In 1990, the present-day Dositej Obradović Theoretical High School was established. It was named in honor of the Enlightenment scholar Dositej Obradović, renowned for his role in reforming the literary language and laying the foundations of modern Serbian education.

== Current status ==
The institution offers a complete educational pathway, from the preparatory class through to the 12th grade. At the high school level, it follows a theoretical curriculum with two specializations: philology and mathematics–computer science. It is the only high school in Romania where instruction is conducted in the Serbian language.

In the past, the majority of students at the high school came from villages that offered Serbian-language education up to the eighth grade. Today, however, such primary schools no longer exist in those villages. To support students from more remote areas, the high school provides partial financial assistance for boarding and has also organized daily transportation for students living in Timișoara and within a 30-kilometer radius. Despite these efforts, the total number of students remains below 250.
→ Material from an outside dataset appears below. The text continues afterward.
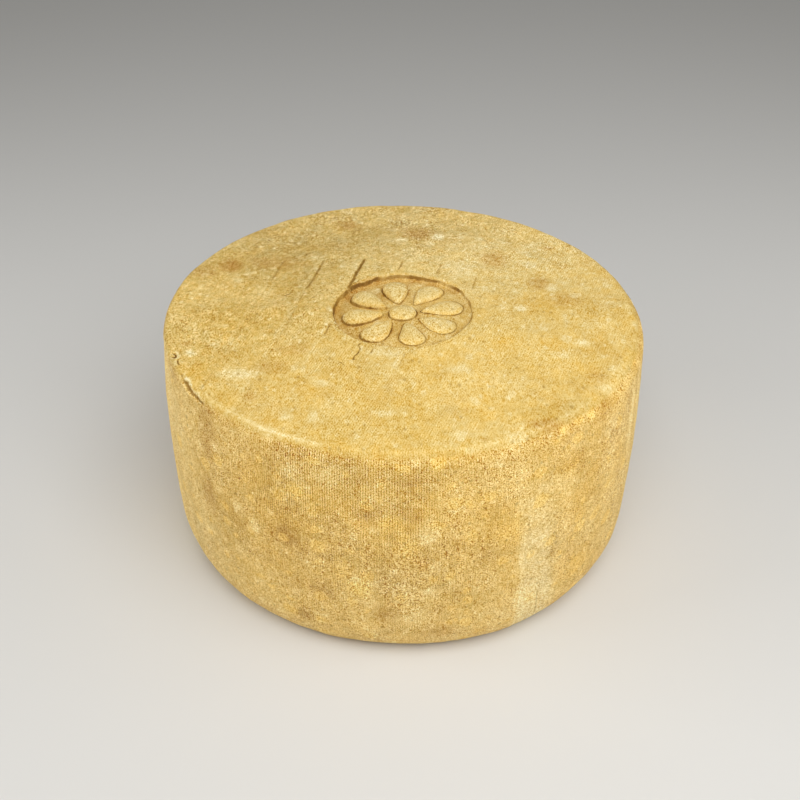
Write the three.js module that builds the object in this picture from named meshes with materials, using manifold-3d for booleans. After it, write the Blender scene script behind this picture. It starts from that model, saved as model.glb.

Given the low student enrollment, the high school also accepts applicants who completed primary school in Romanian, as long as they pass a Serbian language proficiency test. In practice, the test is largely a formality, as candidates are warmly welcomed.

== Awards and distinctions ==
In 1993, the Dositej Obradović Theoretical High School received the Vuk Stefanović Karadžić Award from the Serbian Ministry of Culture. It was the only school outside Serbia to be granted this honor, in recognition of its contributions to preserving and promoting Serbian culture.

In 2007, the school was honored with the gold medal by the Government of Serbia for its exceptional efforts in promoting the national language and culture. This award also acknowledged the school's vital role in preserving Serbian traditions.